Ground products include water in the protein matrix to aid in dispersion of salt and spices, to decrease viscosity of the mix to improve pumping and forming and to improve yields and juiciness.
Clean label options
“For cost-sensitive applications, delivering the firmness, chew and, importantly, the flavor that consumers love in meats, has long proved a significant challenge for formulators,” says Davy Luyten, marketing manager. “Our new clean-label texturizer is an affordable way to improve processability and increase yields while maintaining the meaty taste, structure and texture consumers want.”
Fiberstar Inc., River Falls, Wisconsin, offers a natural citrus fiber created from pulp using a patented physical process that increases the surface area. This surface area provides high-water holding capacity and natural emulsification properties that are needed in processed meat products.
“It can be used for brine injection of whole muscle products,” says Nesha Zalesny, technical sales manager. “It can be used in conjunction with a phosphate salt, at a reduced level, to lower the sodium content of the meat.

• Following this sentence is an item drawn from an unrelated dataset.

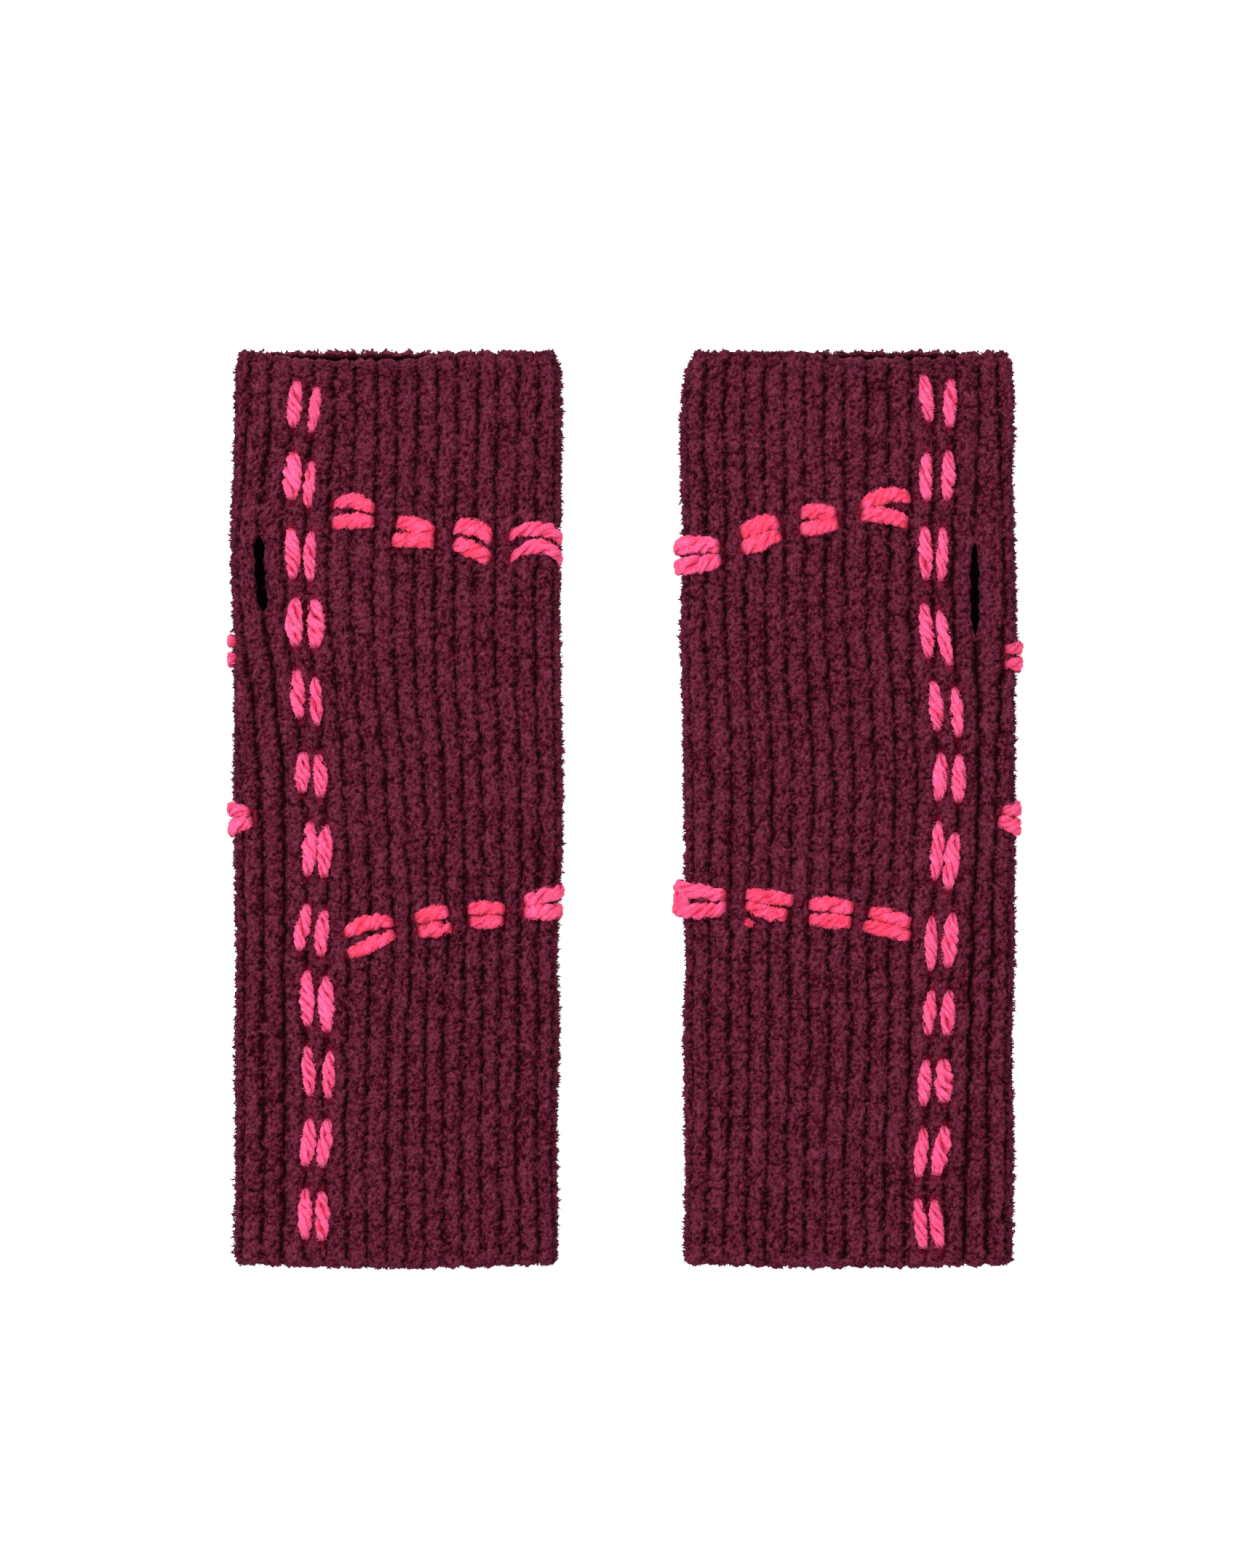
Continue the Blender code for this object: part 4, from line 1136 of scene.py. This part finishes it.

“Using this natural fiber will decrease drip loss and increase cook yield and result in a juicier finished product,” Zalesny says. “For formulators looking for clean-label brine injection solutions, this natural ingredient can be combined with starch to replace phosphate in brine-injected poultry. Native rice starch is typically recommended due to its small granular size and clean-label perception.”

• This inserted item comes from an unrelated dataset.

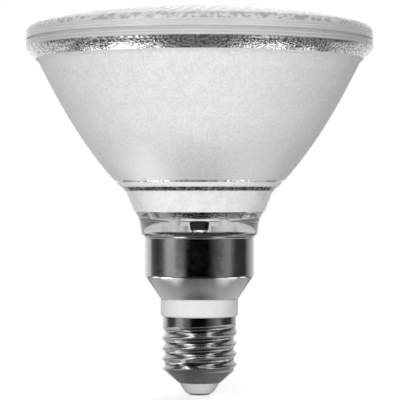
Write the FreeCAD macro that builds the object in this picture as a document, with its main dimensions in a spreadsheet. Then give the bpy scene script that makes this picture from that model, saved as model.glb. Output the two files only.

Because this citrus fiber functions as an emulsifier, it can assist with keeping fat-soluble ingredients, such as rosemary extract (a natural antioxidant) dispersed in the solution. In a brine, this means there will not be a ring of rosemary oil at the top of the brine tank.
Tomato-derived fiber products have also been shown to deliver natural succulence to prepared meats. “Our tomato fiber has good water-binding properties and can give meat enhanced texture, mouthfeel, juiciness and bite,” says Christiane Lippert, head of marketing-food, Lycored, Switzerland. “Dry tomato pulp is another natural way to deliver succulence, as well as an appealing pink color.”
DuPont Nutrition & Health offers a range of soy protein isolates and concentrates for ground products and brine injected, whole muscle products.
“Textured concentrates mimic the grain and consistency of ground meat, while improving water-holding capacity,” Lowder says. “Soy protein has been an effective non-meat ingredient in this arena for many years, improving cook/chill and freeze/thaw yields, firming products for sliceability, and improving juiciness and maintaining sensory quality when subjected to abusive cooking processes, like retort cooking, or long hold times under heat lamps.”
Minneapolis-based Cargill offers modified food starches, native starches, carrageenan and other water-binding ingredients. This includes lean meat replacement options, such as textured soy proteins and functional pea proteins.
“These non-meat proteins help with moisture retention over lean meat and mimic the eating texture of a ground meat particle,” says Tom Katen, technical service representative. “School lunch and institutional programs depend on these affordable proteins to deliver cooked meat and vegetable protein solutions.
“Almost all meat and poultry items benefit from added moisture,” he concludes.